In its museum survey, the Claims Conference chose to review the very first step in the restitution process: the information available to families searching for their paintings.

“Without information, survivors and heirs have no chance of finding their artworks,” said Gideon Taylor, executive vice president of the Claims Conference.

At the Washington Conference on Holocaust-Era Assets, convened in late 1998, more than 40 governments agreed to make available information about potentially looted art. That year, the American Association of Museums published guidelines instructing museums to identify and research any artworks that were created before 1946 and acquired by the museum after 1932.

Despite these agreements, only 53% of the museums responding to the Claims Conference said that they are conducting any research into the provenance, or ownership history, of their collections, and only 11% of institutions said that the research is “almost complete.” A handful of museums have dedicated resources to the issue, the report said, citing the National Gallery of Art in Washington and the Museum of Fine Arts, Boston.

On the international front, the progress also has been uneven, with a handful of countries, including Austria and the Netherlands, leading the way in research and restitution. By contrast, Eizenstat said, the first steps have not yet been taken in Hungary and Poland.
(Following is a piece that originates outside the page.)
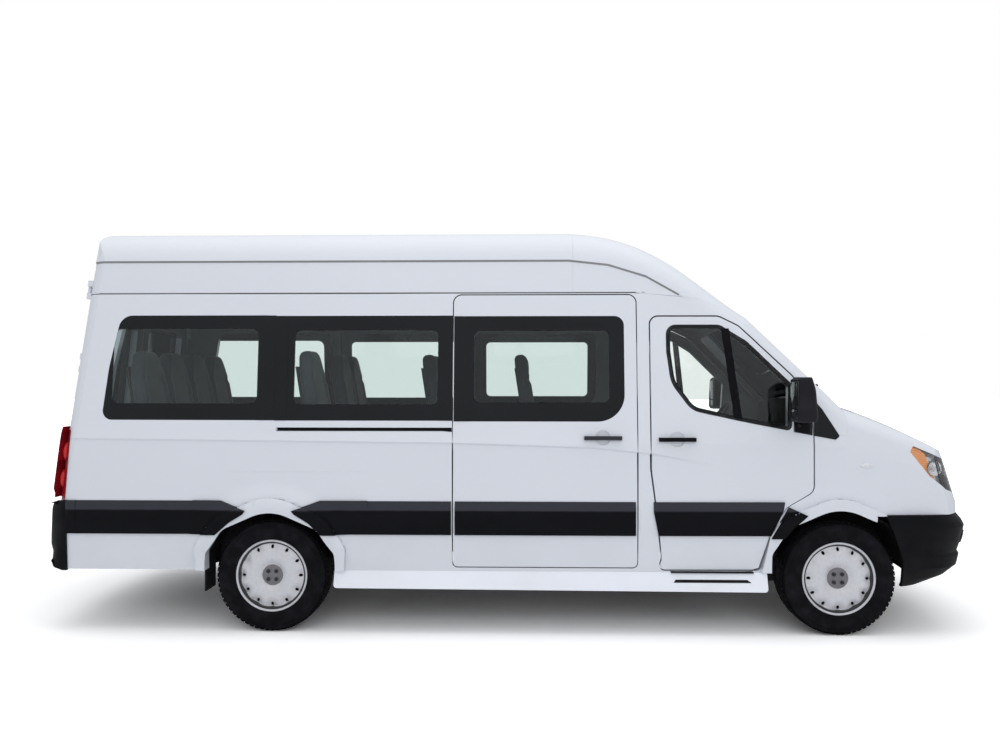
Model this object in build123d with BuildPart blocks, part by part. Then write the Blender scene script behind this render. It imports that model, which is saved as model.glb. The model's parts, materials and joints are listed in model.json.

To some extent, Holocaust art restitution has been overshadowed in the public eye by restitution of antiquities that were allegedly stolen from sites in Italy and Greece. A former curator of the Getty Museum is on trial in Italy for conspiracy to traffic in looted antiquities. The Getty did not respond to the survey on Holocaust restitution, and a spokesman for the museum said that the survey “fell through the cracks.”

The spokesman, John Giurini, said the museum plans to file its responses this week. The Guggenheim Museum is also planning to respond to the Claims Conference, according to a spokesman.

Among the museums that did respond to the Claims Conference survey was the Neue Galerie, the New York museum founded in 2001 by cosmetics heir and Jewish National Fund president Ronald Lauder. Lauder, who made the record-breaking purchase of the Klimt painting this year, was an early leader of the art restitution movement in the 1990s, testifying before Congress and spearheading the formation of the Commission for Art Recovery, originally an offshoot of the World Jewish Congress. In the past year Lauder has come under scrutiny because his museum has not published full provenance information. It is not currently among the 145 museums to display provenance information on an Internet portal created by the American Association of Museums.

A spokesperson for the Neue Galerie, Scott Gutterman, said that the curators are preparing to post their provenance research soon but have been delayed by other workload pressures. Lauder was not available for comment.

Moving forward, Taylor of the Claims Conference said that he hopes the survey will pressure museums to complete research. He is also planning to put pressure on private art dealers in America, who currently have no guidelines for dealing with looted works.